On December 6th, the 9-2 Pottsville Maroons traveled to Chicago to play the 9-1-1 Cardinals with the assumption that the winner would be NFL champion; the next-best team was the Detroit Tigers with a record of 7-2-2, so the winner was guaranteed both the best record and the head-to-head win against the team in second. Pottsville secured a decisive 21-7 road victory, seemingly locking up the title. The next weekend, to make a little bit more money, they played an exhibition game in Philadelphia against the University of Notre Dame All Stars. That game had originally been scheduled by the Frankford Yellow Jackets, who believed they would have the best record in the east, but a late loss to the Maroons rendered them ineligible to play it and Pottsville stepped in. (NFL teams were barely scraping by, so exhibition games against well-known college players like these were a very important source of revenue.)

Frankford complained that by playing the game in Philadelphia, Pottsville had violated their territorial rights. The league agreed and suspended the Maroons, canceling their remaining games. The Cardinals, seeing this, hastily scheduled two more games against the Milwaukee Badgers and Hammond Pros to run their record to 11-2-1, which gave them the best record in the league and the title.
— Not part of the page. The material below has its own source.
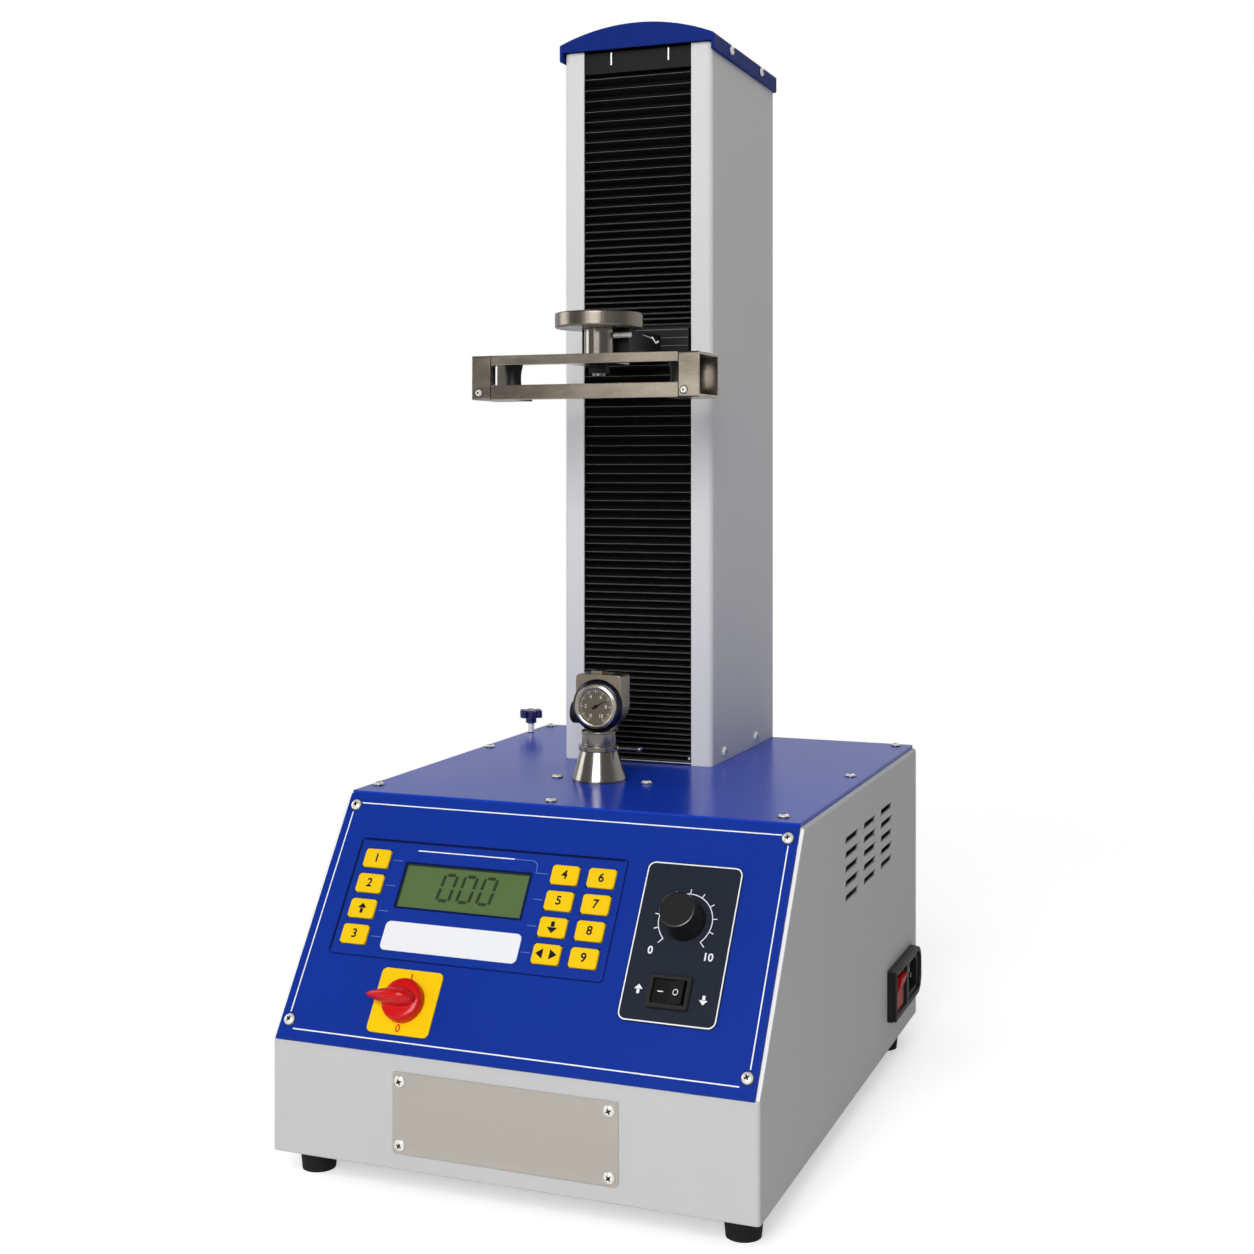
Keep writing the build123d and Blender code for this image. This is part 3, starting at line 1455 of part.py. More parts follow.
# Star knob on its stud
with BuildPart() as star_knob:
    star_base = deck_z + star_stud_h
    with BuildSketch(Plane.XY.offset(top_z - star_stud_tail)):
        with Locations((star_x, star_y)):
            Circle(star_stud_d / 2)
    extrude(amount=star_base - top_z + star_stud_tail)
    with BuildSketch(Plane.XY.offset(star_base)):
        with Locations((star_x, star_y)):
            Circle(star_hub_d / 2)
    extrude(amount=star_hub_h)
    with BuildSketch(Plane.XY.offset(star_base + star_hub_h - star_hub_lap)):
        with Locations((star_x, star_y)):
            Circle(star_core_d / 2)
            with PolarLocations((star_d - star_lobe_d) / 2, star_lobes):
                Circle(star_lobe_d / 2)
    extrude(amount=star_h)
    chamfer(star_knob.faces().sort_by(Axis.Z)[-1].edges(), length=star_bevel)
finish(star_knob, "star_knob")
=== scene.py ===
"""Looks of the bench-top peel bond strength tester, built round its solid model.

Metres. +X is to the operator's right, -Y faces the operator, +Z is up.
"""

import random
from math import atan2, pi, radians

import bmesh
import bpy
from mathutils import Matrix, Vector


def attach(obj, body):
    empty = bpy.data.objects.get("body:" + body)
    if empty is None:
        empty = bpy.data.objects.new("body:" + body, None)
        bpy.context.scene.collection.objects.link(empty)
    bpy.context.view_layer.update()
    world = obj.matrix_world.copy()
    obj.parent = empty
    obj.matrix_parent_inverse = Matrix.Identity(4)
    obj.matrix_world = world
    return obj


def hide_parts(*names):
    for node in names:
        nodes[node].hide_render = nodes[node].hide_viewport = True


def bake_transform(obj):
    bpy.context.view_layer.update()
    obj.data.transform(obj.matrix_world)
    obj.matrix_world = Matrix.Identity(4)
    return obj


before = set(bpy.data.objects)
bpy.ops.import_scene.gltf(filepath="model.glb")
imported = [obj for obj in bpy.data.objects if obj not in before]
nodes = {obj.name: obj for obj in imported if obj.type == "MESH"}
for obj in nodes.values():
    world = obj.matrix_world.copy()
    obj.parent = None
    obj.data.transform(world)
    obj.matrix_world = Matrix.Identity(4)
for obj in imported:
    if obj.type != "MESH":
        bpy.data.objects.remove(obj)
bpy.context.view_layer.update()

MM = 0.001
tiny = 1e-7
full_turn = 2 * pi - 0.001  # a hair less, so that both ends of a band stay apart

# Sizes shared with the solid model, in millimetres
front_y = -241.0
lip_z = 99.0
deck_z = 257.0
slope_run = 108.0
slope_rise = 155.0
panel_thick = 2.0
label_top = 3.0
half_width = 180.0
inlet_front = 185.5
inlet_z = 65.0
column_x = -19.0
column_front = 63.5
column_top = 856.0
bellows_width = 112.0
bellows_near = 66.1
bellows_depth = 11.0
bellows_head = 16.0
plate_low = 595.5
plate_high = 620.5
upper_folds = 31
lower_folds = 52
fold_grading = 0.64
fold_radius = 0.45
cloth_thick = 0.7
end_frame = 1.6
axis_x = -17.5
axis_y = -25.0
frame_x = -21.5
frame_front = -49.5
frame_half = 95.5
frame_screw_z = 563.5
dial_z = 316.0
body_front = -27.0
star_x = -172.0
star_y = 188.0


def srgb(red, green, blue):
    """An eight-bit screen colour as linear values."""

    def linear(value):
        share = value / 255
        return share / 12.92 if share <= 0.04045 else ((share + 0.055) / 1.055) ** 2.4

    return (linear(red), linear(green), linear(blue), 1.0)


# --- places ---


def at(x, y, z):
    """A move by millimetres."""
    return Matrix.Translation(Vector((x, y, z)) * MM)


slope_turn = Matrix.Rotation(atan2(slope_rise, slope_run), 4, "X")
side_turn = Matrix(((0, 0, 1, 0), (1, 0, 0, 0), (0, 1, 0, 0), (0, 0, 0, 1)))
front_turn = Matrix.Rotation(pi / 2, 4, "X")


def on_slope(x, v, lift, turn=0.0):
    """A place on the sloped panel: across, up the slope and out from it."""
    return at(0, front_y, lip_z) @ slope_turn @ at(x, v, lift) @ Matrix.Rotation(turn, 4, "Z")


def on_front(x, y, z, turn=0.0):
    """A place that faces the operator."""
    return at(x, y, z) @ front_turn @ Matrix.Rotation(turn, 4, "Z")


def on_right(x, y, z, turn=0.0):
    """A place that faces right."""
    return at(x, y, z) @ side_turn @ Matrix.Rotation(turn, 4, "Z")


# --- shared shader effects ---


def add_node(tree, kind, values=None, **settings):
    """A shader node with its settings and the fixed values of its sockets."""
    node = tree.nodes.new("ShaderNode" + kind)
    for key, value in settings.items():
        setattr(node, key, value)
    for socket, value in (values or {}).items():
        node.inputs[socket].default_value = value
    return node


def map_range(tree, low, high, to_low=0.0, to_high=1.0, smooth=False):
    """A node that maps one range of numbers onto another."""
    values = {"From Min": low, "From Max": high, "To Min": to_low, "To Max": to_high}
    kind = "SMOOTHSTEP" if smooth else "LINEAR"
    return add_node(tree, "MapRange", values, interpolation_type=kind)


def wire(tree, *links):
    """Links between nodes, each given as node, output, node, input."""
    for start, output, end, socket in links:
        tree.links.new(start.outputs[output], end.inputs[socket])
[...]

Both the Badgers and the Pros were weak teams, and further, the Badgers had already disbanded for the year, so the Cardinals secretly paid four local high school players to join the Badgers so they could field a complete team. (This was so radioactively against the rules that the owner of the Badgers was forced to sell his team, though the league did not issue any notable penalties to the Cardinals or remove the game from the standings, which would have dropped Chicago to 10-2-2 and given Pottsville the title thanks to the head-to-head tiebreaker.)

When presented with the title, the owner of the Cardinals refused to accept it, saying Pottsville was clearly the more deserving team and he'd only added the extra games to increase revenue. The title would remain unclaimed until the team was sold in 1933, with new owner Charles Bidwell happy to accept it.

Ultimately, the 1925 championship illustrates what a miracle it is that the NFL survived to this point. In hindsight, the league looks inevitable, but at the time, its future was constantly in doubt. And while Arizona may lay claim to the championship, the state of Pennsylvania always plays with an extra edge in this matchup out of solidarity for the Maroons, who were robbed of their chance at glory.

PEX Pipe Lock of the Week

A loss last week drops our PPLotW to 7-5 on the year; we once again find ourselves flirting with a potential name change to keep our picks looking profitable.

Green Bay (+1.5) vs. Minnesota

In the season of the backup QB, the Random Number Generator likes the team that's still running its opening-day starter and playing at home; given how generous Minnesota's replacement quarterbacks have been with the football recently, that's not necessarily a terrible bet (especially when we're getting points in the process).